Ichiro has criticized the American workout (or lack thereof), but with players like Bobby Valentine going back to Japan to manage, you'll see more of an American management style there too. What other changes do you foresee?

Ichiro has opened the mindset in Japan to new ways; a lot of teams are cutting out the morning walk and evening workouts, whereas before this would have been construed as laziness, according to Mr. Whiting. But not all has changed: "They still work long hours during the day and can't bring their wives to camp, he declared."

When they announce the World Cup in two weeks, does Japan have a chance?

Japan has some of the best pitchers in the world; it has a very good chance, Mr. Whiting replied.

Why did the Pacific League move out of the Tokyo Dome?

Mr. Whiting said the Pacific League is trying to create an American-style franchise in Sapporo. The Japanese regime has one, not multiple, farm systems, and it plow profits back into the corporations who own the teams, instead of investing in player development.

Ichiro reminds me of a cartoon I grew up with. What do you make of yakyu manga?

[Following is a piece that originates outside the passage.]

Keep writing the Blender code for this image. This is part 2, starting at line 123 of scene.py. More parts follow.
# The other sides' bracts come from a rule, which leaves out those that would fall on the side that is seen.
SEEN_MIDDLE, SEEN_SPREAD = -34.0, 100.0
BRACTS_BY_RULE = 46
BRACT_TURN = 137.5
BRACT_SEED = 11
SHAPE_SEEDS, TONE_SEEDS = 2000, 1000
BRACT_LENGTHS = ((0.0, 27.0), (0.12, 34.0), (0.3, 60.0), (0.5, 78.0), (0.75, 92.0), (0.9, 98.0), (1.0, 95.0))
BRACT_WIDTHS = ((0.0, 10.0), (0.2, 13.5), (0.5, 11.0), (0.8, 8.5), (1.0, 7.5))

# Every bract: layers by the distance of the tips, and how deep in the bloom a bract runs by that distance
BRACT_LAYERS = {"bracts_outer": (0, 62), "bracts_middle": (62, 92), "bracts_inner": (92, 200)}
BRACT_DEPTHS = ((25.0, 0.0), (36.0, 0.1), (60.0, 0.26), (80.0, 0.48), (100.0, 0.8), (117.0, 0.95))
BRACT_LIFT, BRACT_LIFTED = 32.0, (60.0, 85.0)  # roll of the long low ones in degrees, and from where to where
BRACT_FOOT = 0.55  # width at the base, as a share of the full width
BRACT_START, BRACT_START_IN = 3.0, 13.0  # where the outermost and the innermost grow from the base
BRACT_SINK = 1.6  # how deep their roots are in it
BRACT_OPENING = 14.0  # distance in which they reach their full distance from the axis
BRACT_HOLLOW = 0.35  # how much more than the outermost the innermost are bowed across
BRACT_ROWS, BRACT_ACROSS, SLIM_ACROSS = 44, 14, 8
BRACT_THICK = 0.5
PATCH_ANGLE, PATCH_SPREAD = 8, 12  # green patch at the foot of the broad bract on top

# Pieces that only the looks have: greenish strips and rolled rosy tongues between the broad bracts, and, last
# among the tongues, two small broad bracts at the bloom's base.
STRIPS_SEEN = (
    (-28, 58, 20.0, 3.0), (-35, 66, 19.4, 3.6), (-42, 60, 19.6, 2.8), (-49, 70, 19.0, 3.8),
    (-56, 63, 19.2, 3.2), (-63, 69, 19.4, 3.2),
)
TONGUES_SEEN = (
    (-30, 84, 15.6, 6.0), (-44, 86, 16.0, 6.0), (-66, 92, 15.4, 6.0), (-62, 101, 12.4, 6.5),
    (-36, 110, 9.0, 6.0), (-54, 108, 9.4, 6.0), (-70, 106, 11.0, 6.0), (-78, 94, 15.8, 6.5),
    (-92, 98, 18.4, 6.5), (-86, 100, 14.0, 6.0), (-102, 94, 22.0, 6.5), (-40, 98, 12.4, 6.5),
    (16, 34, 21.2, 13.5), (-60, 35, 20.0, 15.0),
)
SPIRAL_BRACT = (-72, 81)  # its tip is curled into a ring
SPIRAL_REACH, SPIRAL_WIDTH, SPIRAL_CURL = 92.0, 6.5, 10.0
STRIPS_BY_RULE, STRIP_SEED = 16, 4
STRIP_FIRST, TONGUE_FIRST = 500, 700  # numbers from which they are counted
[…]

Mr. Whiting immediately recognized the reference to a Japanese 1977-78 TV series, Kyojin no Hoshi, in which a young trainee "underwent brutal training with his body and went on to star with the Giants." Mr. Whiting said Ichiro's father wrote an autobiography, and in the autobiography he denied that Ichiro's life was like Hoshi's--it was fun, he said. Mr. Whiting said he asked Ichiro about this, and Ichiro replied, laughingly, "He's a liar." It was the only time he answered in English, said Mr. Whiting, who reported that Ichiro joked that his treatment bordered on child abuse, and that his life was exactly like Hoshi's.

What do the ballplayers who come to the U.S. from Japan have in common?

"Going to the States has become a test of manhood," replied Mr. Whiting. He illustrated his point with an anecdote about the dilemma of Hideki Matsui, when he had to choose between being the first Japanese player to leave the Giants for the Major Leagues and feel like a traitor; or stay on and be seen as a wimp. According to Mr. Whiting, the teary-eyed Matsui announced at his press conference, "I hope people don't think I'm a traitor but I have to go to America."